● WRITTEN TASK: Every line of the material is to be repeated exactly as it stands.

● RECORDS PROVIDED:
· · ·
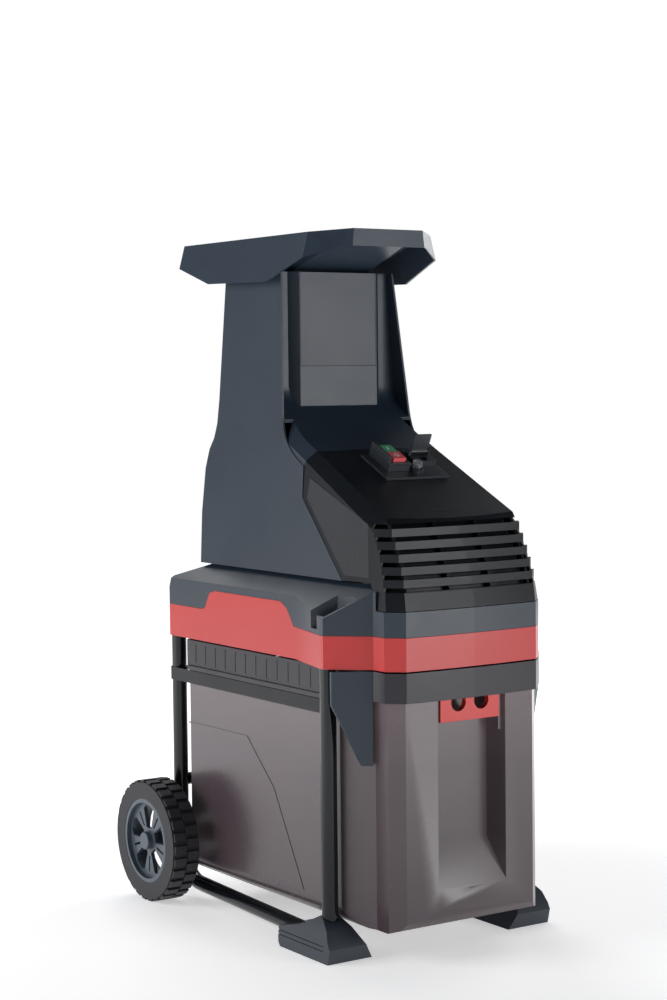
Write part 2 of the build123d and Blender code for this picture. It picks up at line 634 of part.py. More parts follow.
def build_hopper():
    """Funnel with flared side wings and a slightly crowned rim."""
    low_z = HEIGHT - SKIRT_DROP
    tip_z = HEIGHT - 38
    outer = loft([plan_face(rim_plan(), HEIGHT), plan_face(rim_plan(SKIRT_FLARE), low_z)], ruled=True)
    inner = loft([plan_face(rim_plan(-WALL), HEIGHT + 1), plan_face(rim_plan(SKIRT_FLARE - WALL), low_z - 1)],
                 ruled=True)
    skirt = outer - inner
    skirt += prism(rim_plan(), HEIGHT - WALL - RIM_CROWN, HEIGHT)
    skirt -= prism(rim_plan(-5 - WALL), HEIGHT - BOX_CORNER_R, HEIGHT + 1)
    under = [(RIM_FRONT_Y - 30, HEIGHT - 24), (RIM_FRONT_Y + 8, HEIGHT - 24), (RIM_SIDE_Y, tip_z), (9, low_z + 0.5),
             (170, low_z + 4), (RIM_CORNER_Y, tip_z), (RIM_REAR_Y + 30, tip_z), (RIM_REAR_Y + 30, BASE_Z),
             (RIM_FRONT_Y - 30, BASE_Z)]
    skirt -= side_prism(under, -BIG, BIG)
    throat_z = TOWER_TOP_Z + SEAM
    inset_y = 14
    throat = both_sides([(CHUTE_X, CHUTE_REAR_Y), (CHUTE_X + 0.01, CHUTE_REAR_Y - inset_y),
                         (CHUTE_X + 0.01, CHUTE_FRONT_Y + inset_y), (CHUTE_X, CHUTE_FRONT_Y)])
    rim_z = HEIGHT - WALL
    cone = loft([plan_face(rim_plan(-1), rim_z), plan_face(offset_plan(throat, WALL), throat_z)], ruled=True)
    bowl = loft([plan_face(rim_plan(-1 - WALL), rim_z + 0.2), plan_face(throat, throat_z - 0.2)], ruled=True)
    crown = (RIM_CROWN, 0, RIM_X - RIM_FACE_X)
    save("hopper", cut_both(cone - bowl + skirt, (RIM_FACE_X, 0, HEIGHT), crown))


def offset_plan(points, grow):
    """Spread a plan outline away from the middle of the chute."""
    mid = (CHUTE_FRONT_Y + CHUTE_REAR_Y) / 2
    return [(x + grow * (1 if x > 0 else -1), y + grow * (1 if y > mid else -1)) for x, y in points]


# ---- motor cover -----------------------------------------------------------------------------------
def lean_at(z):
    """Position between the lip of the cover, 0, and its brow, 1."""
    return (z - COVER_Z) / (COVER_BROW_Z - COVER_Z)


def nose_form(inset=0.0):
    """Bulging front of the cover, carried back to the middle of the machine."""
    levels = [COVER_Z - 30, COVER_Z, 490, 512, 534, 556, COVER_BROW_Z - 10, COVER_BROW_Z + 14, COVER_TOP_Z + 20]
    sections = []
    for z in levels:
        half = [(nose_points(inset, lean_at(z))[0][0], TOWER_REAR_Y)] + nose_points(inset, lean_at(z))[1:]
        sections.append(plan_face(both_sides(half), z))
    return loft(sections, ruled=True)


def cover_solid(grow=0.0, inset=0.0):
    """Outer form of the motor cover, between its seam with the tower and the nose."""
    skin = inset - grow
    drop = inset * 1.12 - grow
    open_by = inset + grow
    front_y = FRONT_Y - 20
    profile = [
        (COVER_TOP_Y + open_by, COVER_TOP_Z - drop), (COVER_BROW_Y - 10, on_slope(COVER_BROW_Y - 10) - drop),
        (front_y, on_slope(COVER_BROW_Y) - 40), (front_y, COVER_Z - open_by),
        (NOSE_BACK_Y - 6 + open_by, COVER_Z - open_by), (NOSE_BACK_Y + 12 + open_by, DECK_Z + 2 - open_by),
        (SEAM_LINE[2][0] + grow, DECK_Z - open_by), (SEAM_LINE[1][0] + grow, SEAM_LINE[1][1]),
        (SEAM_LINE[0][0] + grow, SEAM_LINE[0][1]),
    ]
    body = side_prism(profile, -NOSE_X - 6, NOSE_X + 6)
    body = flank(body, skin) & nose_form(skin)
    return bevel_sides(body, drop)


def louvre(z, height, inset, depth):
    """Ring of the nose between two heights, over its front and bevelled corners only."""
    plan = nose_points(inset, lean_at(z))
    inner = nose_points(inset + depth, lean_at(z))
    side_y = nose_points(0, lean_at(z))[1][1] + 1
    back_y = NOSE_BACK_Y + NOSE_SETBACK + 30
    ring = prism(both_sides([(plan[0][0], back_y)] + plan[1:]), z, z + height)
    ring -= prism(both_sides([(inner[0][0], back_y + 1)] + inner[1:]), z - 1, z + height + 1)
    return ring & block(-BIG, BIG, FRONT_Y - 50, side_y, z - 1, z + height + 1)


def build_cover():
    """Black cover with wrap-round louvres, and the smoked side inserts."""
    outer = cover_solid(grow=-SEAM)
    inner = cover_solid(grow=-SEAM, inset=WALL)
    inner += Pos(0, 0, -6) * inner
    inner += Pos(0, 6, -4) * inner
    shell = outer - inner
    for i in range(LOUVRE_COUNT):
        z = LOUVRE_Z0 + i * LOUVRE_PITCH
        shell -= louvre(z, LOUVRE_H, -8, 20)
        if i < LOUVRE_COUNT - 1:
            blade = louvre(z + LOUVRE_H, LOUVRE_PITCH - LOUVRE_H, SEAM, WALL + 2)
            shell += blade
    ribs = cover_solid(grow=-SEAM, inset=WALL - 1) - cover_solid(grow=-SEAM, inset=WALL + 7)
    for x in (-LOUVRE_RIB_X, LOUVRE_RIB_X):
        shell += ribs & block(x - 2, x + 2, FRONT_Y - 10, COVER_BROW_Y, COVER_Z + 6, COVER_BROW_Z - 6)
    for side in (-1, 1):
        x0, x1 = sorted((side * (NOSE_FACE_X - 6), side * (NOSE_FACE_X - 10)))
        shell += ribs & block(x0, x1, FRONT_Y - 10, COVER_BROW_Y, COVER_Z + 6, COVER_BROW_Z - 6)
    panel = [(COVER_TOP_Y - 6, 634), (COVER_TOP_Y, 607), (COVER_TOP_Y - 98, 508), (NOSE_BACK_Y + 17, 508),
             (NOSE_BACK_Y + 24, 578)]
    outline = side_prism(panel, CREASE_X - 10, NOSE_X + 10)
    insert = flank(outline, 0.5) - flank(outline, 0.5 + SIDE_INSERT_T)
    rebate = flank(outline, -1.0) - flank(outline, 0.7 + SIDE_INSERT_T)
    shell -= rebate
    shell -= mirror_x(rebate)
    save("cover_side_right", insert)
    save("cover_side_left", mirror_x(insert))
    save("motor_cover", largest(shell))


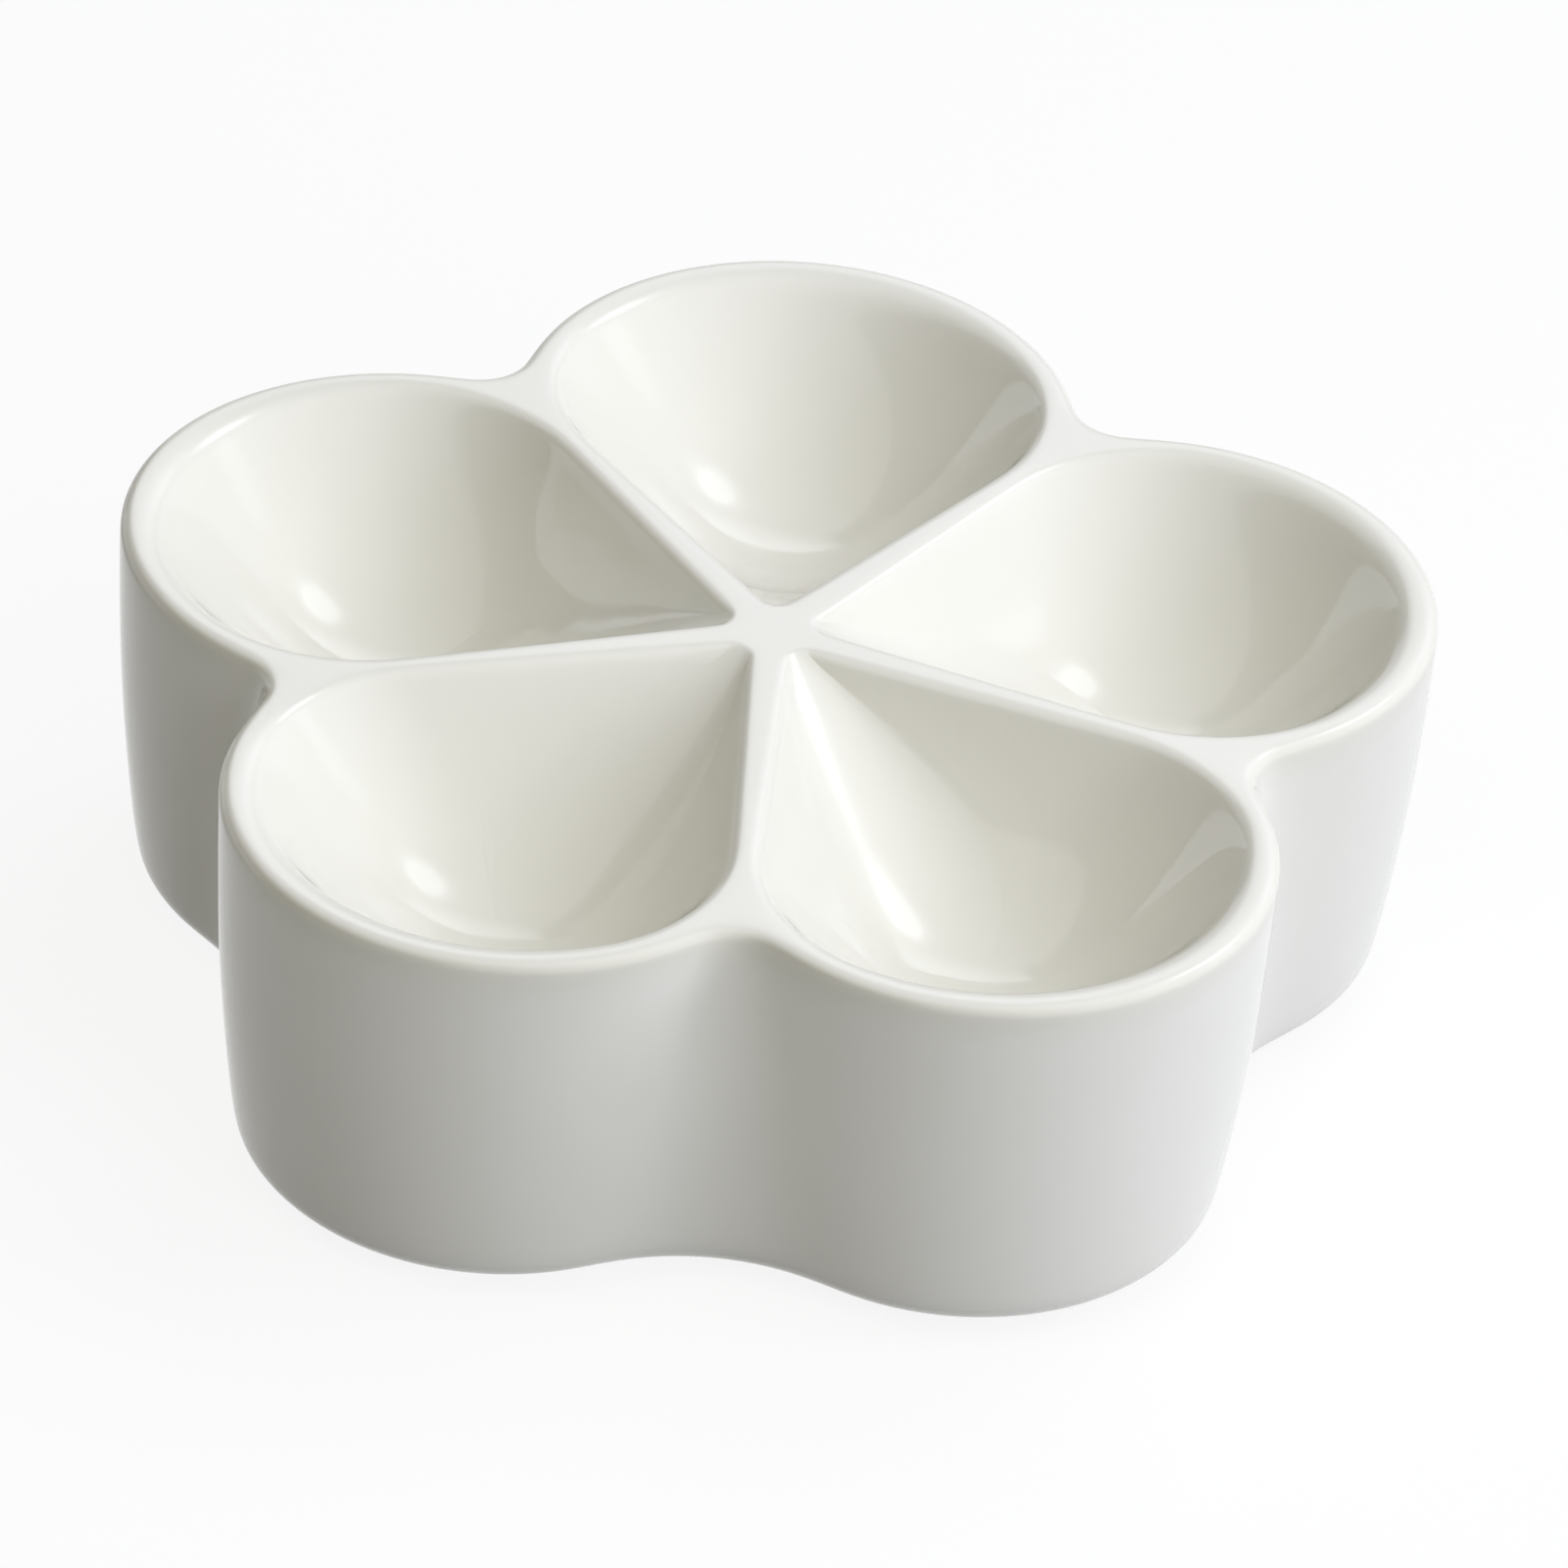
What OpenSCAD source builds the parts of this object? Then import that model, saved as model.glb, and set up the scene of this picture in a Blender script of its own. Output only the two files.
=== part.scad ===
· · ·
● THE OUTPUT:
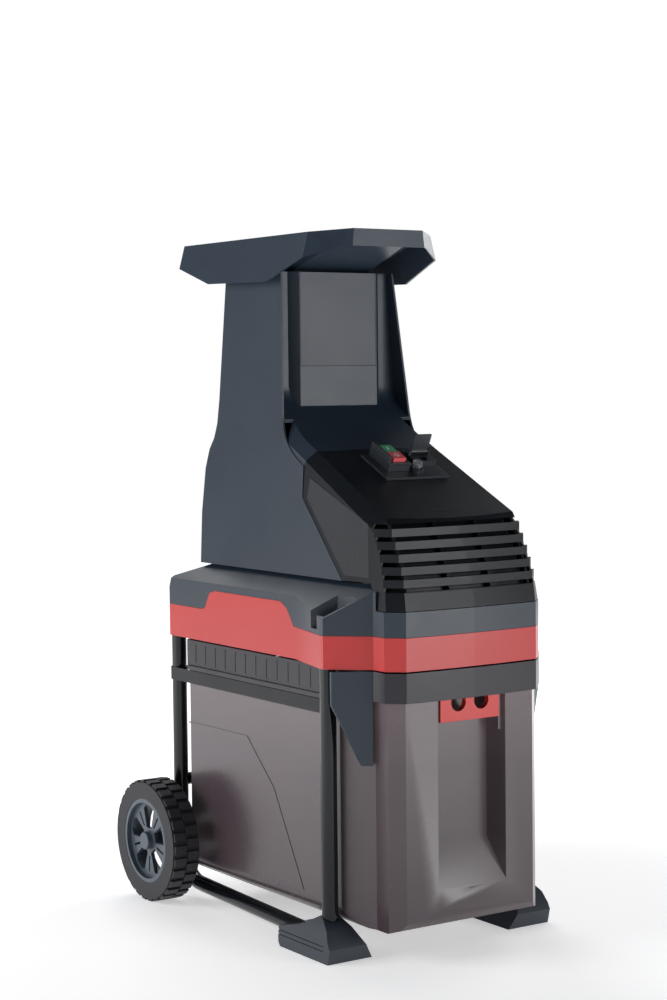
Write part 2 of the build123d and Blender code for this picture. It picks up at line 634 of part.py. More parts follow.
def build_hopper():
    """Funnel with flared side wings and a slightly crowned rim."""
    low_z = HEIGHT - SKIRT_DROP
    tip_z = HEIGHT - 38
    outer = loft([plan_face(rim_plan(), HEIGHT), plan_face(rim_plan(SKIRT_FLARE), low_z)], ruled=True)
    inner = loft([plan_face(rim_plan(-WALL), HEIGHT + 1), plan_face(rim_plan(SKIRT_FLARE - WALL), low_z - 1)],
                 ruled=True)
    skirt = outer - inner
    skirt += prism(rim_plan(), HEIGHT - WALL - RIM_CROWN, HEIGHT)
    skirt -= prism(rim_plan(-5 - WALL), HEIGHT - BOX_CORNER_R, HEIGHT + 1)
    under = [(RIM_FRONT_Y - 30, HEIGHT - 24), (RIM_FRONT_Y + 8, HEIGHT - 24), (RIM_SIDE_Y, tip_z), (9, low_z + 0.5),
             (170, low_z + 4), (RIM_CORNER_Y, tip_z), (RIM_REAR_Y + 30, tip_z), (RIM_REAR_Y + 30, BASE_Z),
             (RIM_FRONT_Y - 30, BASE_Z)]
    skirt -= side_prism(under, -BIG, BIG)
    throat_z = TOWER_TOP_Z + SEAM
    inset_y = 14
    throat = both_sides([(CHUTE_X, CHUTE_REAR_Y), (CHUTE_X + 0.01, CHUTE_REAR_Y - inset_y),
                         (CHUTE_X + 0.01, CHUTE_FRONT_Y + inset_y), (CHUTE_X, CHUTE_FRONT_Y)])
    rim_z = HEIGHT - WALL
    cone = loft([plan_face(rim_plan(-1), rim_z), plan_face(offset_plan(throat, WALL), throat_z)], ruled=True)
    bowl = loft([plan_face(rim_plan(-1 - WALL), rim_z + 0.2), plan_face(throat, throat_z - 0.2)], ruled=True)
    crown = (RIM_CROWN, 0, RIM_X - RIM_FACE_X)
    save("hopper", cut_both(cone - bowl + skirt, (RIM_FACE_X, 0, HEIGHT), crown))


def offset_plan(points, grow):
    """Spread a plan outline away from the middle of the chute."""
    mid = (CHUTE_FRONT_Y + CHUTE_REAR_Y) / 2
    return [(x + grow * (1 if x > 0 else -1), y + grow * (1 if y > mid else -1)) for x, y in points]


# ---- motor cover -----------------------------------------------------------------------------------
def lean_at(z):
    """Position between the lip of the cover, 0, and its brow, 1."""
    return (z - COVER_Z) / (COVER_BROW_Z - COVER_Z)


def nose_form(inset=0.0):
    """Bulging front of the cover, carried back to the middle of the machine."""
    levels = [COVER_Z - 30, COVER_Z, 490, 512, 534, 556, COVER_BROW_Z - 10, COVER_BROW_Z + 14, COVER_TOP_Z + 20]
    sections = []
    for z in levels:
        half = [(nose_points(inset, lean_at(z))[0][0], TOWER_REAR_Y)] + nose_points(inset, lean_at(z))[1:]
        sections.append(plan_face(both_sides(half), z))
    return loft(sections, ruled=True)


def cover_solid(grow=0.0, inset=0.0):
    """Outer form of the motor cover, between its seam with the tower and the nose."""
    skin = inset - grow
    drop = inset * 1.12 - grow
    open_by = inset + grow
    front_y = FRONT_Y - 20
    profile = [
        (COVER_TOP_Y + open_by, COVER_TOP_Z - drop), (COVER_BROW_Y - 10, on_slope(COVER_BROW_Y - 10) - drop),
        (front_y, on_slope(COVER_BROW_Y) - 40), (front_y, COVER_Z - open_by),
        (NOSE_BACK_Y - 6 + open_by, COVER_Z - open_by), (NOSE_BACK_Y + 12 + open_by, DECK_Z + 2 - open_by),
        (SEAM_LINE[2][0] + grow, DECK_Z - open_by), (SEAM_LINE[1][0] + grow, SEAM_LINE[1][1]),
        (SEAM_LINE[0][0] + grow, SEAM_LINE[0][1]),
    ]
    body = side_prism(profile, -NOSE_X - 6, NOSE_X + 6)
    body = flank(body, skin) & nose_form(skin)
    return bevel_sides(body, drop)


def louvre(z, height, inset, depth):
    """Ring of the nose between two heights, over its front and bevelled corners only."""
    plan = nose_points(inset, lean_at(z))
    inner = nose_points(inset + depth, lean_at(z))
    side_y = nose_points(0, lean_at(z))[1][1] + 1
    back_y = NOSE_BACK_Y + NOSE_SETBACK + 30
    ring = prism(both_sides([(plan[0][0], back_y)] + plan[1:]), z, z + height)
    ring -= prism(both_sides([(inner[0][0], back_y + 1)] + inner[1:]), z - 1, z + height + 1)
    return ring & block(-BIG, BIG, FRONT_Y - 50, side_y, z - 1, z + height + 1)


def build_cover():
    """Black cover with wrap-round louvres, and the smoked side inserts."""
    outer = cover_solid(grow=-SEAM)
    inner = cover_solid(grow=-SEAM, inset=WALL)
    inner += Pos(0, 0, -6) * inner
    inner += Pos(0, 6, -4) * inner
    shell = outer - inner
    for i in range(LOUVRE_COUNT):
        z = LOUVRE_Z0 + i * LOUVRE_PITCH
        shell -= louvre(z, LOUVRE_H, -8, 20)
        if i < LOUVRE_COUNT - 1:
            blade = louvre(z + LOUVRE_H, LOUVRE_PITCH - LOUVRE_H, SEAM, WALL + 2)
            shell += blade
    ribs = cover_solid(grow=-SEAM, inset=WALL - 1) - cover_solid(grow=-SEAM, inset=WALL + 7)
    for x in (-LOUVRE_RIB_X, LOUVRE_RIB_X):
        shell += ribs & block(x - 2, x + 2, FRONT_Y - 10, COVER_BROW_Y, COVER_Z + 6, COVER_BROW_Z - 6)
    for side in (-1, 1):
        x0, x1 = sorted((side * (NOSE_FACE_X - 6), side * (NOSE_FACE_X - 10)))
        shell += ribs & block(x0, x1, FRONT_Y - 10, COVER_BROW_Y, COVER_Z + 6, COVER_BROW_Z - 6)
    panel = [(COVER_TOP_Y - 6, 634), (COVER_TOP_Y, 607), (COVER_TOP_Y - 98, 508), (NOSE_BACK_Y + 17, 508),
             (NOSE_BACK_Y + 24, 578)]
    outline = side_prism(panel, CREASE_X - 10, NOSE_X + 10)
    insert = flank(outline, 0.5) - flank(outline, 0.5 + SIDE_INSERT_T)
    rebate = flank(outline, -1.0) - flank(outline, 0.7 + SIDE_INSERT_T)
    shell -= rebate
    shell -= mirror_x(rebate)
    save("cover_side_right", insert)
    save("cover_side_left", mirror_x(insert))
    save("motor_cover", largest(shell))


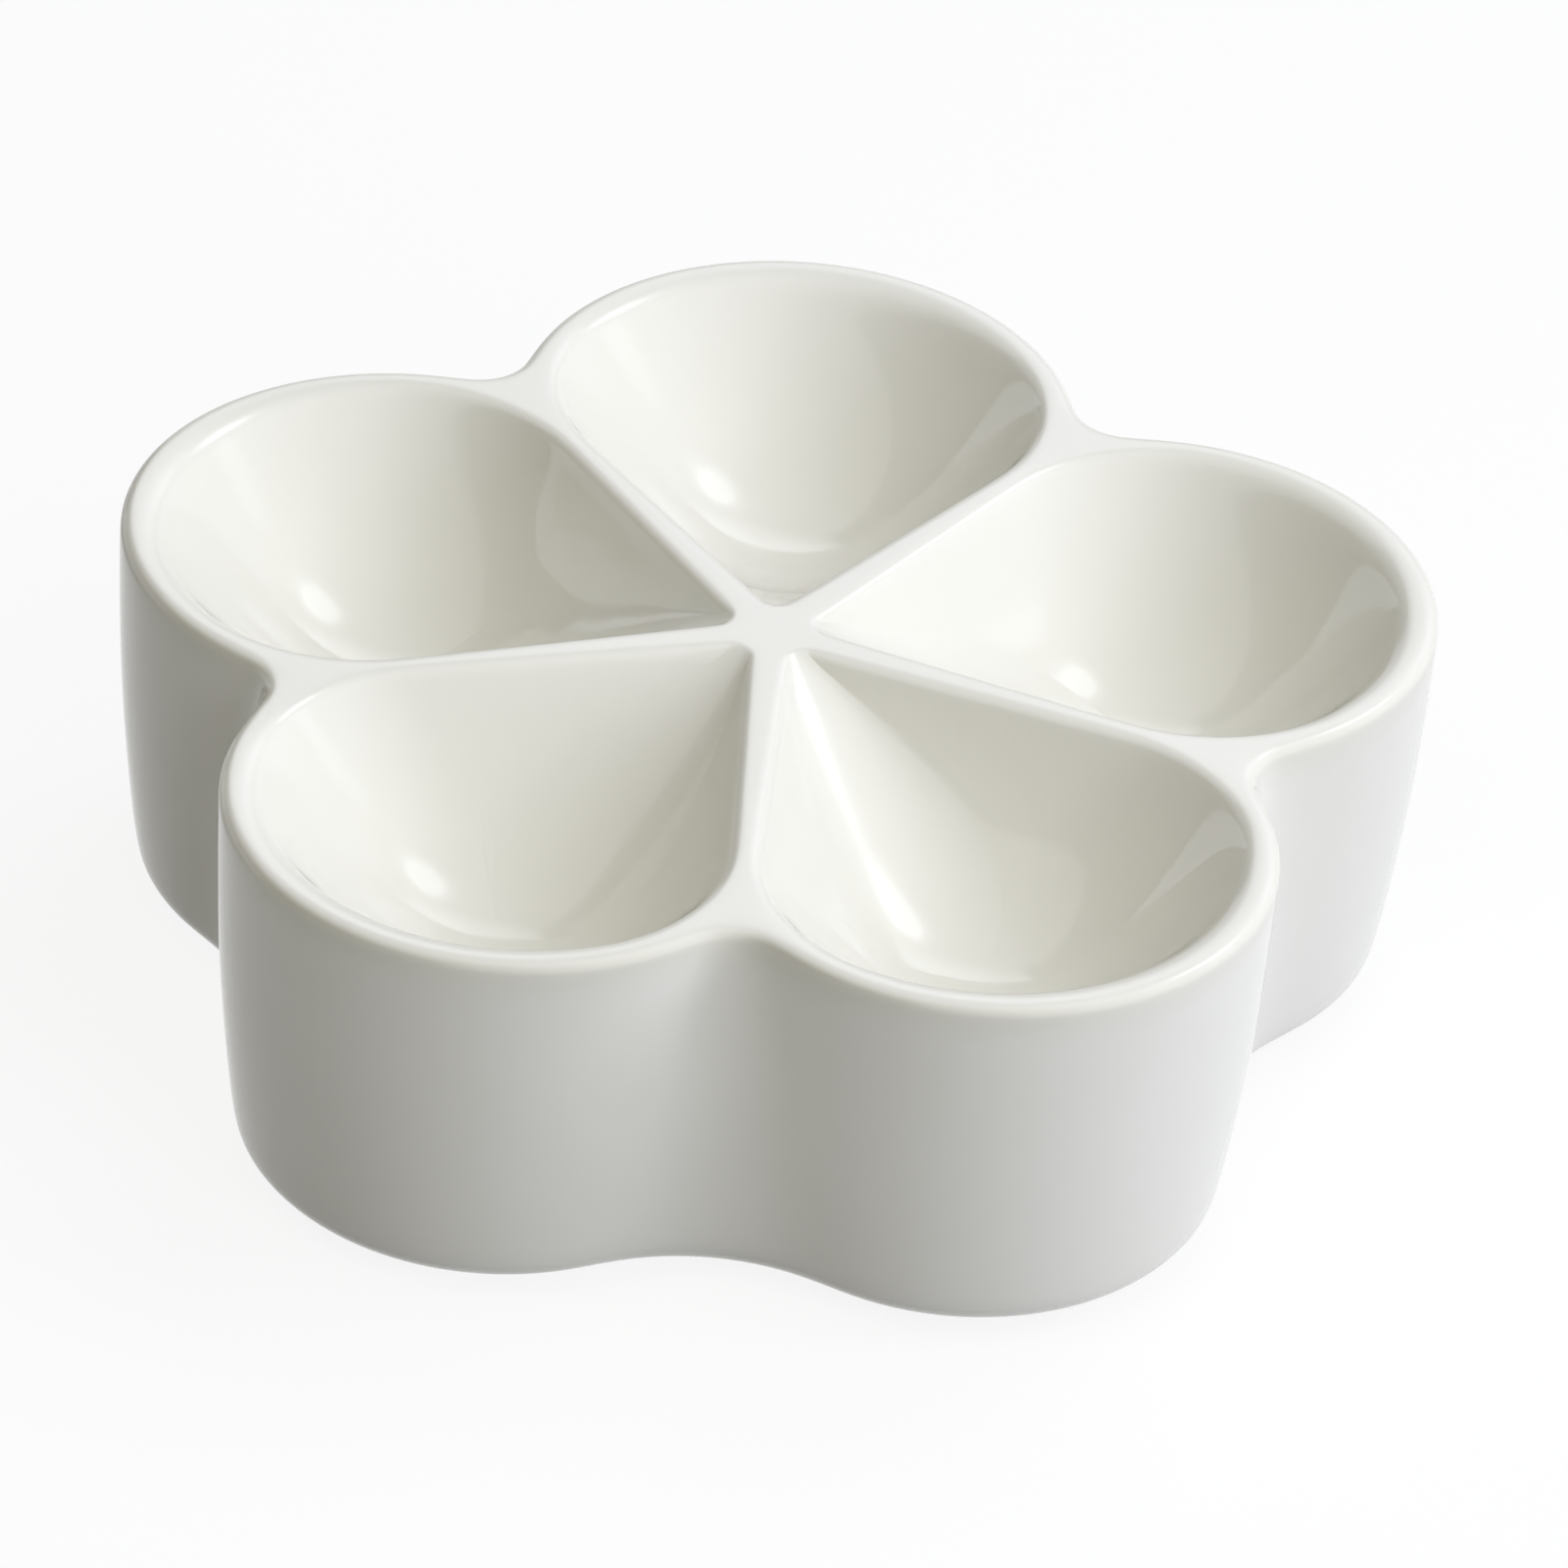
What OpenSCAD source builds the parts of this object? Then import that model, saved as model.glb, and set up the scene of this picture in a Blender script of its own. Output only the two files.
=== part.scad ===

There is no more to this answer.